While I was in Madrid I attended Flamenco classes three times a week at the Amor de Dios academy for two and a half months. When I first started the classes it was difficult for me to isolate my upper torso and maintain a rigid posture, while my feet were tapping and making rhythms as fast as they could go. While I was working hard on trying to keep the rest of my body from moving and getting more frustrated when I failed to do so, I learned that eighty percent of the dance is posture and attitude while twenty percent of it is the actual dance moves. The hardest aspect of the dance is to interpret and reflect the emotional story that the strings of the guitar are telling. Through these classes I immersed myself in the culture and traditions of a marginalized group in Spain known as the gypsies. The Gypsies are a race that has never been accepted or recognized as being Spaniards by most of the population. In one of the interviews that I conducted with the guitarist for our dance class he identified himself as a Gypsy that just happens to be living in Spain. Most of the gypsies identified themselves with their race instead of a specific country. This is due mainly because gypsies tend to be nomadic people with the exception of the group that inhabited Spain five hundred years ago and have been there ever since.

As a Flamenco student I was able to relate on a more personal level to the dancers and the dance itself. As part of the dance class we went to a couple of Flamenco bars throughout Madrid to practice and form a special bond with our teacher. My teacher taught me that in order to be a Flamenco dancer you need dedication, patience, perseverance, and strong-will. These characteristics were shown in the faces of dancers as they competed with the guitar in the live performances that I attended. I learned so much about the emotions integrated in the dance by observing other dancers. To be the top performer you need to feel the pain, sorrow, sadness in the music and make the audience feel it through your dance steps.

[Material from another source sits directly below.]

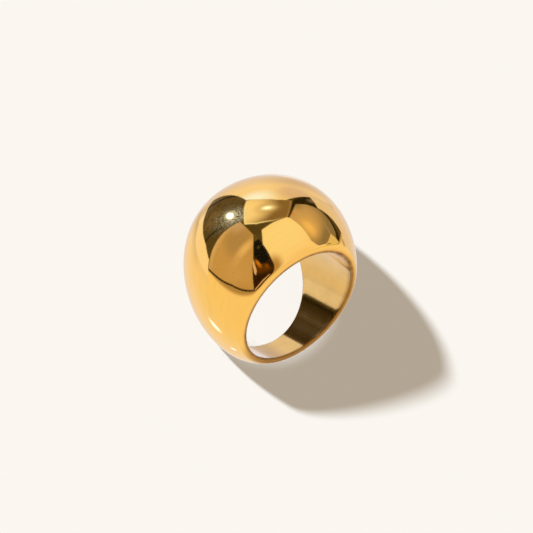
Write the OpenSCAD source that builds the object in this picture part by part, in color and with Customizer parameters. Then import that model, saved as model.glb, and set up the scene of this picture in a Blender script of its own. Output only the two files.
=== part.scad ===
// A domed gold ring, cast and polished in one piece.
// It is drawn standing, with the finger hole along Y and the crown up, and is then laid
// down on its far rim, the way that it rests by itself on a table.
// All sizes are in millimetres.

/* [Finger hole] */
// Inside diameter of the finger hole
hole_d = 17.3; // [16:0.1:19]
// Bevel that breaks the edge of the finger hole
hole_bevel = 0.2; // [0.1:0.05:0.3]

/* [Band] */
// Width of the band along the finger, level with the hole's centre
band_w = 12.2; // [11:0.1:15]
// Lean of each side rim, in degrees from square to the finger hole
rim_lean = 22.7; // [12:0.1:24]
// Width of the flat rim with both of its soft edges, from the hole to the dome
rim_w = 0.9; // [0.8:0.05:1.1]
// Rounding between the flat rim and the dome
rim_round = 0.35; // [0.2:0.05:0.4]
// Wall at the bottom of the band
shank_wall = 1.2; // [1.15:0.05:2.5]

/* [Dome] */
// Metal between the finger hole and the top of the crown
crown_wall = 7.85; // [4:0.05:10]
// Width of the ring across its widest place
body_w = 23.5; // [22:0.1:28]
// Height of the widest place above the hole's centre
waist_h = 3.75; // [2:0.05:5]
// Extra fullness of the outline between its widest place and its top and bottom
shoulder = 1.35; // [0:0.05:1.5]

/* [Smoothness] */
// Facets round the finger hole
facets_round = 96; // [48:12:120]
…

All the places I went were exceptional, but the one that I truly connected to was a Flamenco bar that I went to while I was in Barcelona. As part of my research project I went to Barcelona to compare the Flamenco style between Madrid and Barcelona. It was my theory that in Madrid the more traditional style was perform, while in Barcelona the modern Flamenco influenced by different dances (salsa, merengue, hip pop, ballet, jazz etc) were performed. In this particular Flamenco bar that I went to the dancers made the audience part of the show, people where picked randomly and brought on stage to dance with the performers. I was one of the people that were picked and I had the chance to practice some of the dance moves that I had already learned. The experience was extraordinary; I danced on stage for several minutes while everyone else became my own audience. My theory of the modern style Flamenco was proven correct. One of the performers told me that the modern Flamenco is entirely different from the traditional; the traditional was an instrument to communicate the pain and sorrow of the gypsies while the modern style flamenco is an ensemble of all the different cultures brought by the immigrants that are now part of Spain.

This experience has helped me in so many different ways to understand and help communicate why Flamenco is so important to the gypsies and the Spaniards. The research that I conducted while I was in Spain is the foundation of my SYE where I will be defining the importance of this dance to both culture. I am grateful to the Weaver family and the CIIS office for giving me the chance to experience and learn everything that is encompassed in Flamenco.